If you believe a tow was improper, gather documentation before memory fades. Save photos, receipts, notices, repair records, witness names, GPS logs if available, and all correspondence with police or the tow lot. Ask for the statute, ordinance, or policy that supported the impound. Request an itemized invoice and the written process for contesting charges. Many owners make the mistake of arguing broadly that the situation was unfair. A stronger approach is specific: the registration was valid, the posted sign was obscured, the trailer was on permitted private property, or the wrong VIN was recorded. Precision gives a complaint structure.

For regular trailer users, especially contractors, rental operators, and serious RV travelers, the bigger lesson is to plan before trouble starts. Keep ownership records accessible, designate who can retrieve equipment, and know how your insurer, fleet manager, or lender handles impound events. In a stricter enforcement landscape, preparation is not paranoia. It is simply good operating discipline. When the unexpected happens, the owner with documents, photos, and a calm plan stands on firmer ground than the one trying to reconstruct everything from memory in a tow yard office.

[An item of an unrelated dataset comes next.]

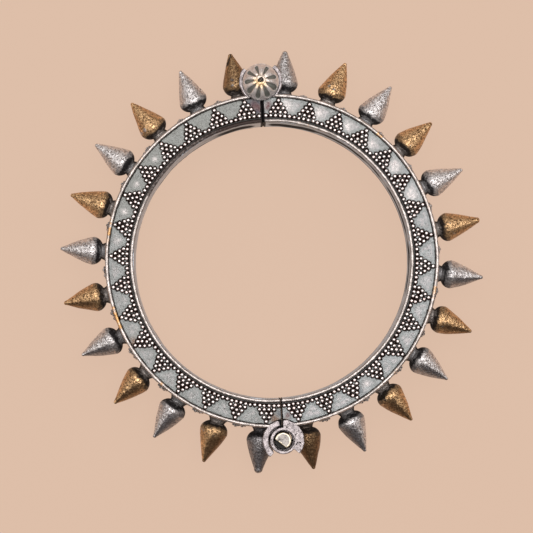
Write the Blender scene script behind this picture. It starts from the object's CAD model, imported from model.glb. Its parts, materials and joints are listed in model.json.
"""The spiked bangle's looks: worked silver, gilding and granulation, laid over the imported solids.

Every length of a piece is in millimetres, and add_piece() turns it into metres. A half of the ring is laid
out by its share: 0 at the hinge's split and 1 at the clasp's. The right half is the one that is modelled, and
the left half is its mirror image with its own seeds, so no two pieces wear alike.

A shape is a tuple of its points, of arrays of faces by their corners' numbers, and of a dictionary of layers.
A layer is a number for each point, from 0 to 1, which the materials read. The layer called patina is how
thickly tarnish lies, and all shapes have it but the plates.
"""
import json
import math

import bpy
import numpy as np
from mathutils import Matrix, Vector


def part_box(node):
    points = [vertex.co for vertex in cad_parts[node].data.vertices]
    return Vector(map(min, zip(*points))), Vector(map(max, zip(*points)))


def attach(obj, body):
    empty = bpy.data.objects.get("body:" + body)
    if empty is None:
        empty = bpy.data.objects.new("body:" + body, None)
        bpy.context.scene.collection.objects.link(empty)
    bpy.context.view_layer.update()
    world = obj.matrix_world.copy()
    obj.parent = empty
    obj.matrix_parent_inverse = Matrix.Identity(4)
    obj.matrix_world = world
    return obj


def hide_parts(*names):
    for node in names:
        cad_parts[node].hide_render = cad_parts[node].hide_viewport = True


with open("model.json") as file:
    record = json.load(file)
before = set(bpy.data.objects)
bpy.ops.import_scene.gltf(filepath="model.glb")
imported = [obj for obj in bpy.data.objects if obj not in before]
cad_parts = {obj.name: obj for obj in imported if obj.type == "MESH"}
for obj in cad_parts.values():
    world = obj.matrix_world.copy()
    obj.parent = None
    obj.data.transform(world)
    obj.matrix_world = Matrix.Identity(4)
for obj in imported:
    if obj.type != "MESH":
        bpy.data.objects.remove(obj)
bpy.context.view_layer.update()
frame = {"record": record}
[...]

Conclusion for Trailer Owners in 2026

For trailer owners, the central takeaway is simple: impound problems usually grow out of ordinary oversights, but they become expensive because the consequences move faster than most people expect. In 2026, digital enforcement, clearer municipal reporting, and stronger compliance checks mean a trailer is less likely to slip under the radar when registration, parking, safety, or ownership details are out of order. If you tow for work, recreation, or household projects, keep your records current, inspect your equipment regularly, and learn the local parking and release rules where you operate. If a trailer is impounded, act quickly, collect the right documents, and ask for written explanations of the fees and the legal basis for the tow. A trailer may look like simple equipment, but once it is behind an impound gate, organization matters as much as ownership.